Controlling robots through brainwaves? According to MIT we’re not far off
Devin JonesAutomation General Machine Building CSAIL MIT Robot
Robot mind meld interface turns EEG/EMG impulses into robot instruction with little training.
According to the Massachusetts Institute of Technology (MIT), controlling artificial intelligence with our minds is a lot closer to reality than we think.
Based on previous work dating back to 2017 the Computer Science and Artificial Intelligence Laboratory at MIT (CSAIL) has been working on the ability to control robots with the wave of a hand or quite literally, with specific brainwave patterns.
It works like this: Using a computer interface that closely monitors brainwave and muscle activity, a system of multi-choice tasks can be manipulated once a user recognizes an error the robot has made. From there, they can make hand gestures to move through a screen, selecting the correct function for the robot to execute.
At the core of this is a multi-choice variability system, something CSAIL has been focusing on since their work with binary choice activities dating back to 2017. Prior to this multi-choice system, the binary interactions with the robot were fairly simple; think sorting cups into a specific order. In gathering data from an electroencephalography (EEG) monitor that records brain activity, the interaction between human and AI took immense concentration. For example, the robot would only recognize specific brainwaves when the user looked at coloured lights with a correlated task the robot had been trained to react to.
What’s fascinating about the new system is that no training is required, allowing users to “pick-up and play,” with little instruction needed.
“This work combining EEG and EMG feedback enables natural human-robot interactions for a broader set of applications than we’ve been able to do before using only EEG feedback,” said CSAIL Director Daniela Rus, “By including muscle feedback, we can use gestures to command the robot spatially, with much more nuance and specificity.”
A demonstrated example the team gave is robot moving a power drill to one of three possible targets on the body of a mock plane.
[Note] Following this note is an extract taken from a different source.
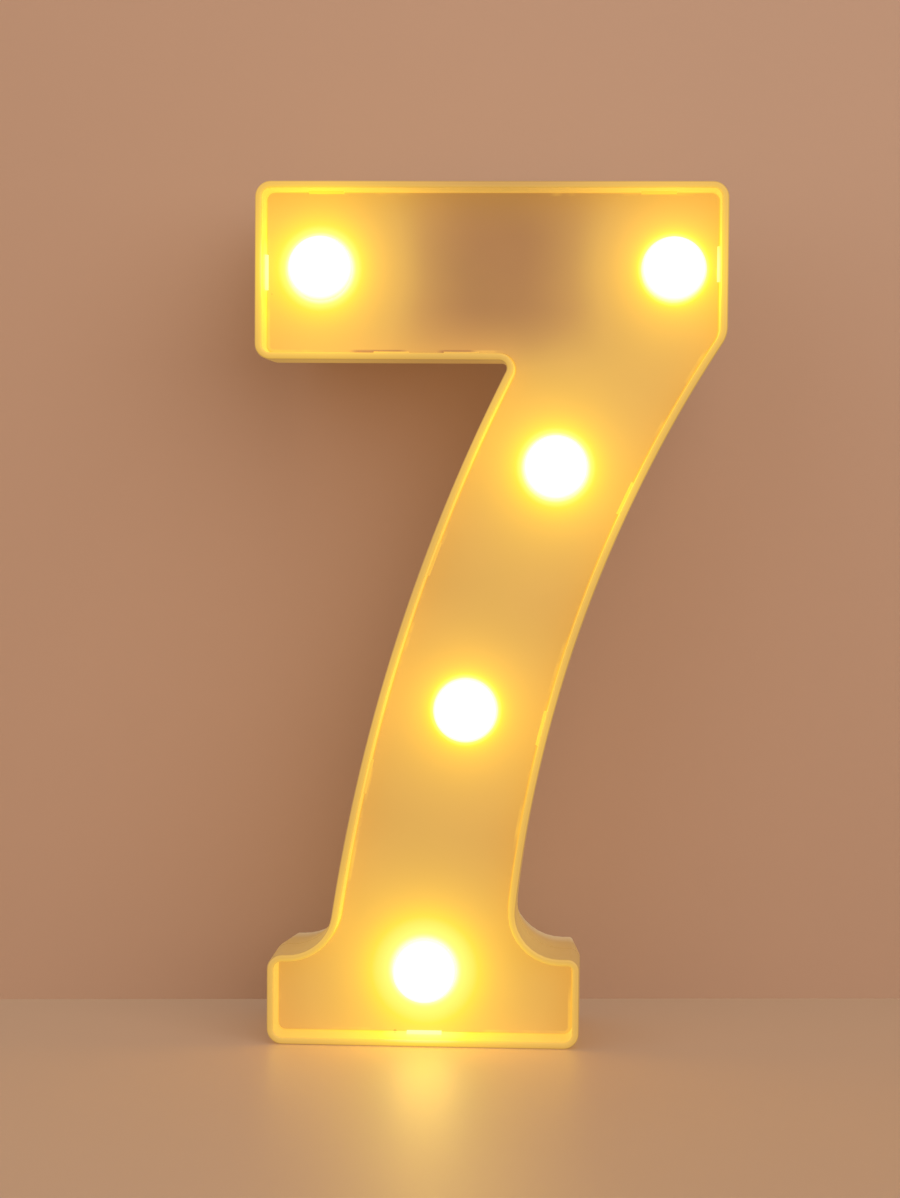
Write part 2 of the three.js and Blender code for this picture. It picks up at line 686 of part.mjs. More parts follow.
// A round trough along X for one cell.
function trough(z) {
  const cylinder = new THREE.CylinderGeometry(troughRadius, troughRadius, bayLength, ROD_SIDES);
  return cylinder.rotateZ(Math.PI / 2).translate(BAY_CENTRE_X, cellY, z);
}

function bayCuts() {
  const upToBack = BACK_Y + CUT_OVERRUN;
  const slotX = FIT_GAP + CONTACT_THICKNESS + FIT_GAP;
  const endSlots = [
    [bayX[0], bayX[0] + slotX],
    [bayX[1] - slotX, bayX[1]],
  ].map((xs) => block(xs, [contactY[0] - FIT_GAP, upToBack], about(bayZ, 2 * contactSlotHalf)));
  const tabSlots = [upperCellZ, lowerCellZ].map((z) =>
    block(
      [bayX[1] - slotX, bayX[1]],
      [bayFrontY - CUT_OVERRUN, contactY[0]],
      about(z, CONTACT_TAB_WIDTH + 2 * FIT_GAP),
    ),
  );
  const hingeSlots = tabXs.map((x) =>
    block(
      about(x, DOOR_TAB_WIDTH + 2 * FIT_GAP),
      [tabUnderY - DOOR_TAB_THICKNESS - 2 * DOOR_TAB_REACH, BACK_INNER_Y],
      [bayZs[1] - CUT_OVERRUN, doorZ[1] + DOOR_TAB_REACH + FIT_GAP],
    ),
  );
  const latchPocket = block(
    about(BAY_CENTRE_X, LATCH_WIDTH + 2 * FIT_GAP),
    [BACK_INNER_Y - LATCH_DEPTH - 2 * FIT_GAP, upToBack],
    [doorZ[0] - LATCH_NOSE - 2 * FIT_GAP, bayZs[0] + CUT_OVERRUN],
  );
  return [
    trough(upperCellZ),
    trough(lowerCellZ),
    block(bayX, [cellY, upToBack], bayZs),
    block(
      [doorX[0] - FIT_GAP, doorX[1] + FIT_GAP],
      [BACK_INNER_Y - FIT_GAP, upToBack],
      [doorZ[0] - FIT_GAP, doorZ[1] + FIT_GAP],
    ),
    rod(FINGER_NOTCH_RADIUS, BACK_Y - FINGER_NOTCH_DEPTH, upToBack, [BAY_CENTRE_X, doorZ[0]]),
    ...endSlots,
    ...tabSlots,
    ...hingeSlots,
    latchPocket,
  ];
}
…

What’s important to understand though, is that the robot had never interacted with the user beforehand, demonstrating the system’s ease-of-use.
In creating the system, CSAIL relied on a network of electrodes placed on the users’ scalp and forearm, which in turn utilized the power of EEG for brain activity and electromyography (EMG) for muscle activity. Predictably, both metrics aren’t perfect, with EMG signals being difficult to map to more specific motions besides left and right. Additionally, EEG signals aren’t reliably detectable, leaving gaps in the communicative feedback.
While still currently being tested in a lab setting the team at CSAIL believe “Baxter,” (a humanoid robot from Rethink Robotics) will eventually be useful for the elderly or workers with language disorders or mobility issues.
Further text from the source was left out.